Ok so we don't want to solve a quadratic equation every time we make a step.

We want all of the moving axis to be move in a synchronized way, and be able to implement acceleration on top of that with a minimal additional cost.

The idea here is to decouple the acceleration from the linear motion, if we pick a fixed step rate and quantize all of the axis motion to that rate, then we could just treat the motion itself as linear and then change that rate independently to implement acceleration.

The nice thing about this is that acceleration calculation is completely decoupled from the step interrupt, this is nice because the acceleration calculation still involves a divide which isn't cheap on the microcontroller.

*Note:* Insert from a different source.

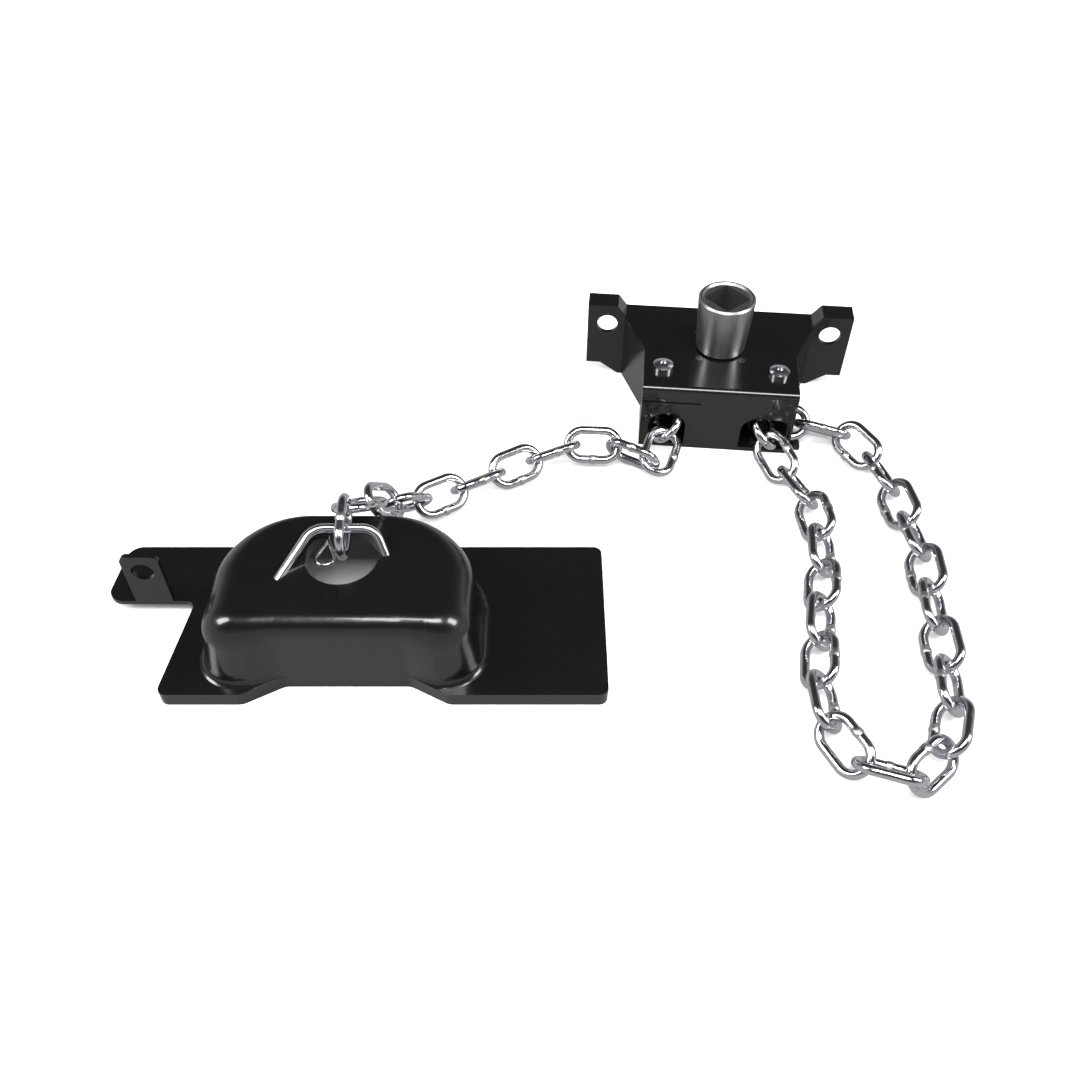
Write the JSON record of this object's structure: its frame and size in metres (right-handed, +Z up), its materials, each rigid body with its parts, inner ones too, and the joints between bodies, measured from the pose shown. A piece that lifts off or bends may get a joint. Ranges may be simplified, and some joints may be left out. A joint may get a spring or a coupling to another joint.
{
  "type": "spare wheel carrier winch",
  "caption": "Chain winch for a truck or trailer spare wheel: folded housing with square drive socket, welded-link chain, slack loop and pressed carrier plate.",
  "frame": {"origin": "under the middle of the laid-out object, on the surface it lies on", "axes": "+X to the right along the carrier plate, +Y towards the winch, +Z up along the drive axis"},
  "size_m": [0.4974, 0.3704, 0.0899],
  "materials": {
    "black_paint": "gloss black paint",
    "zinc": "bright zinc plate",
    "galvanised": "satin galvanised steel",
    "bronze": "bearing bronze",
    "steel": "oiled steel",
    "iron": "cast iron"
  },
  "bodies": {
    "winch": {"mounting_bracket": "black_paint", "side_walls": "black_paint", "base_plate": "black_paint", "chain_guide": "black_paint", "cover_screws": "zinc", "cover_nuts": "zinc", "top_bush": "bronze", "bottom_bush": "bronze", "reaction_pins": "steel", "thrust_washer": "bronze", "chain_anchor": "zinc", "chain_on_wheel": "zinc"},
    "drive": {"drive_socket": "galvanised", "drive_shaft": "steel", "eccentric": "steel", "retaining_ring": "steel", "cone_spring": "steel"},
    "gear": {"cycloid_gear": "iron", "gear_sleeve": "bronze"},
    "wheel": {"chain_wheel": "iron"},
    "slack_loop": {"loop_link_01": "zinc", "loop_link_02": "zinc", "loop_link_03": "zinc", "loop_link_04": "zinc", "loop_link_05": "zinc", "loop_link_06": "zinc", "loop_link_07": "zinc", "loop_link_08": "zinc", "loop_link_09": "zinc", "loop_link_10": "zinc", "loop_link_11": "zinc", "loop_link_12": "zinc", "loop_link_13": "zinc", "loop_link_14": "zinc", "loop_link_15": "zinc", "loop_link_16": "zinc", "loop_link_17": "zinc", "loop_link_18": "zinc", "loop_link_19": "zinc", "loop_link_20": "zinc", "loop_link_21": "zinc"},
    "run_01": {"run_link_01": "zinc"},
    "run_02": {"run_link_02": "zinc"},
    "run_03": {"run_link_03": "zinc"},
    "run_04": {"run_link_04": "zinc"},
    "run_05": {"run_link_05": "zinc"},
    "run_06": {"run_link_06": "zinc"},
    "run_07": {"run_link_07": "zinc"},
    "run_08": {"run_link_08": "zinc"},
    "run_09": {"run_link_09": "zinc"},
    "run_10": {"run_link_10": "zinc"},
    "run_11": {"run_link_11": "zinc"},
    "carrier": {"carrier_plate": "black_paint", "chain_bar": "zinc", "split_pin": "zinc"}
  },
  "joints": [
    {"name": "drive_spin", "type": "hinge", "parent": "winch", "child": "drive", "pos_m": [0.12919, 0.13391, 0.06003], "axis": [0, 0, 1], "continuous": true},
    {"name": "gear_orbit", "type": "hinge", "parent": "drive", "child": "gear", "pos_m": [0.13038, 0.1338, 0.03098], "axis": [0, 0, 1], "continuous": true},
    {"name": "wheel_spin", "type": "hinge", "parent": "winch", "child": "wheel", "pos_m": [0.12919, 0.13391, 0.01703], "axis": [0, 0, 1], "continuous": true, "deforming": ["chain_on_wheel"]},
    {"name": "slack_swing", "type": "hinge", "parent": "winch", "child": "slack_loop", "pos_m": [0.15661, 0.07231, 0.01703], "axis": [-0.7238, -0.6821, 0.1047], "range_deg": [0, 20]},
    {"name": "run_01_hinge", "type": "hinge", "parent": "winch", "child": "run_01", "pos_m": [0.0909, 0.07841, 0.01703], "axis": [0.7041, -0.0653, 0.7071], "range_deg": [-25, 25]},
    {"name": "run_02_hinge", "type": "hinge", "parent": "run_01", "child": "run_02", "pos_m": [0.08059, 0.05275, 0.00979], "axis": [0.9029, -0.2681, -0.3359], "range_deg": [-12, 25]},
    {"name": "run_03_hinge", "type": "hinge", "parent": "run_02", "child": "run_03", "pos_m": [0.05299, 0.07404, 0.01295], "axis": [0.1358, 0.3155, -0.9392], "range_deg": [-25, 25]},
    {"name": "run_04_hinge", "type": "hinge", "parent": "run_03", "child": "run_04", "pos_m": [0.02481, 0.07513, 0.0132], "axis": [0.0334, 0.7063, 0.7071], "range_deg": [-25, 25]},
    {"name": "run_05_hinge", "type": "hinge", "parent": "run_04", "child": "run_05", "pos_m": [-0.00045, 0.06198, 0.0105], "axis": [0.266, -0.6559, 0.7064], "range_deg": [-25, 25]},
    {"name": "run_06_hinge", "type": "hinge", "parent": "run_05", "child": "run_06", "pos_m": [-0.02432, 0.04699, 0.01124], "axis": [0.3601, -0.6086, -0.7071], "range_deg": [-25, 25]},
    {"name": "run_07_hinge", "type": "hinge", "parent": "run_06", "child": "run_07", "pos_m": [-0.04854, 0.03265, 0.01179], "axis": [-0.3722, 0.6014, -0.707], "range_deg": [-25, 25]},
    {"name": "run_08_hinge", "type": "hinge", "parent": "run_07", "child": "run_08", "pos_m": [-0.07119, 0.01617, 0.01494], "axis": [-0.3512, 0.6175, 0.7038], "range_deg": [-25, 25]},
    {"name": "run_09_hinge", "type": "hinge", "parent": "run_08", "child": "run_09", "pos_m": [-0.08341, -0.00012, 0.03468], "axis": [0.8515, -0.0034, 0.5244], "range_deg": [-25, 25]},
    {"name": "run_10_hinge", "type": "hinge", "parent": "run_09", "child": "run_10", "pos_m": [-0.09282, -0.01844, 0.05388], "axis": [0.4014, -0.7529, -0.5216], "range_deg": [-25, 25]},
    {"name": "run_11_hinge", "type": "hinge", "parent": "run_10", "child": "run_11", "pos_m": [-0.10381, -0.03964, 0.0689], "axis": [-0.9184, 0.2743, -0.2851], "range_deg": [0, 25]},
    {"name": "carrier_hinge", "type": "hinge", "parent": "run_11", "child": "carrier", "pos_m": [-0.10257, -0.05158, 0.06603], "axis": [1, 0, 0], "range_deg": [-50, 0]}
  ],
  "couplings": [
    {"joint": "gear_orbit", "follows": "drive_spin", "ratio": -1},
    {"joint": "wheel_spin", "follows": "drive_spin", "ratio": 0.076923}
  ]
}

The requirement of all the axis being synchronized is now also easy, the problem become analogous to a simple line drawing algorithm, it just happens to be in N dimensions which as we'll see later doesn't actually make it any more complicated.

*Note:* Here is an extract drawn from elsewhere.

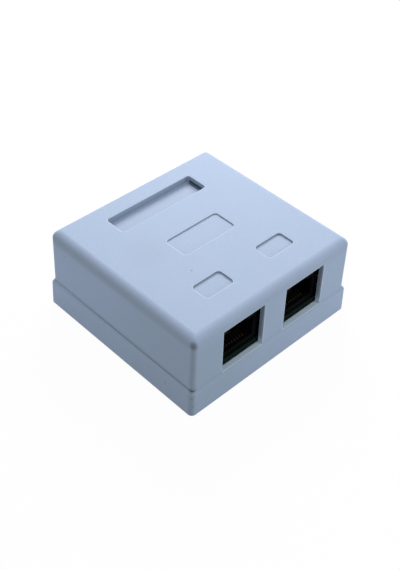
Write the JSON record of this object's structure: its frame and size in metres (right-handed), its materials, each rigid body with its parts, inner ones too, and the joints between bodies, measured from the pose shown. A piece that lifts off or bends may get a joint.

So what should we select as our initial "fixed step rate"?

It must be high enough so that you are not required to do more than one step on any given axis per interrupt.

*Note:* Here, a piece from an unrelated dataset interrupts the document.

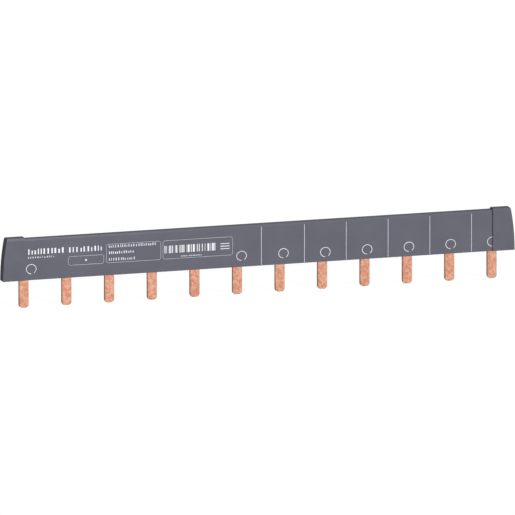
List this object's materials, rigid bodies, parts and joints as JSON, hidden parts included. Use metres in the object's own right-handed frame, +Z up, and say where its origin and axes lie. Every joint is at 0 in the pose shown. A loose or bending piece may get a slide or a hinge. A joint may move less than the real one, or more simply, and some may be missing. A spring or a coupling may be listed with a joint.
{
  "type": "comb busbar",
  "caption": "Straight insulated comb busbar with flat copper teeth on one edge and a cap on each end, for feeding a row of modular circuit breakers.",
  "frame": {"origin": "under the middle of the bar, level with the tips of the teeth", "axes": "+X along the bar to the right as seen from the printed front, +Y from the printed front to the back, +Z up from the teeth to the roof of the housing"},
  "size_m": [0.2164, 0.0044, 0.029],
  "materials": {
    "housing_plastic": "extruded slate-grey plastic, satin",
    "cap_plastic": "moulded slate-grey plastic, satin",
    "copper": "bare rolled copper, dull, finely mottled",
    "print_ink": "thin pale printing ink on the housing's front"
  },
  "bodies": {
    "root": {"insulating_housing": "housing_plastic", "left_end_cap": "cap_plastic", "right_end_cap": "cap_plastic", "copper_comb": "copper"}
  },
  "joints": []
}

We could pick some arbitrarily high number, but this would result in interrupts where no steps are emitted and that would limit our maximum speed. And starve the rest of the system of CPU resources.

Instead it's better to pick the longest axis in our multidimensional line, compute a step rate based on than and it's initial velocity, such that it would output exactly one step per interrupt.

We then just need to determine if for any given step on that axis we need to output a step on the other axis as well.

There are a couple of ways to approach this, we could implement a DDA with fixed or floating point math, though this would accumulate error over the length of the line because of the limited number of bits in the representation, or we could just use the Bresenham line algorithm which uses only integer math, and therefore introduces no error in addition to the necessary quantization.

I'll quickly derive the bits of the Bresenham algorithm we need here, but Wikipedia has a pretty nice description if you're interested, though it only discusses two dimensions extending it to n is trivial.

The basic DDA is something like this for a stepper driver

// Primary axis is trivially the longest one
select a primary axis P

// Initialize
foreach axis A
Ad = (Aend -Astart)/(Pend-Pstart)
Apos = Astart+0.5; //Center of the "pixel"

// Steps
foreach step in P
foreach axis A
Aposnew = Apos + Ad
if (Aposnew != Apos)
output step for this axis
Apos = Aposnew
It's a relatively easy to realize you don't actually need to track positions, just the fractional portions of them and you end up with.

// Primary axis is trivially the longest one
select a primary axis P

// Initialize
foreach axis A
Ad = abs((Aend -Astart)/(Pend-Pstart))
Aerror = 0.5;

// Steps
foreach step in P
foreach axis A
Aerror += Ad
if (Aerror >= 1)
output step for this axis
Aerror -= 1;
Looking at the above algoritm the only error we introduce is computing Ad where we have to divide by (Pend-Pstart), so all Bresenham does is multiply everything through by that and you end up with.

// Primary axis is trivially the longest one
select a primary axis P

// Initialize
Plength = abs(Pend-Pstart)
foreach axis A
Ad = abs(Aend -Astart)
Aerror = Plength >> 1;

// Steps
foreach step in P
foreach axis A
Aerror += Ad
if (Aerror >= Plength)
output step for this axis
Aerror -= Plength

Now we can do everything with integers, no multiplies, our only divide is a divide by two which can be done as a trivial shift (the bottom bit doesn't really matter). All dropping the bottom bit in the divide by two above does is offset the concept of the pixel center very slightly. It would in fact be entirely "correct" to pick any pixel center, but picking 0.5. 0.5 results im more natural looking lines. If its something that you think is significant you can multiply everything through by two.

What's our accuracy with the new approach?

Since we're quantizing steps in the none primary axis to steps on the primary axis, we are accurate to ~1/2 a step.

In practice I think this ends up being more accurate that the original implementations, because of rounding error introduced in the original when converting velocities to frequencies.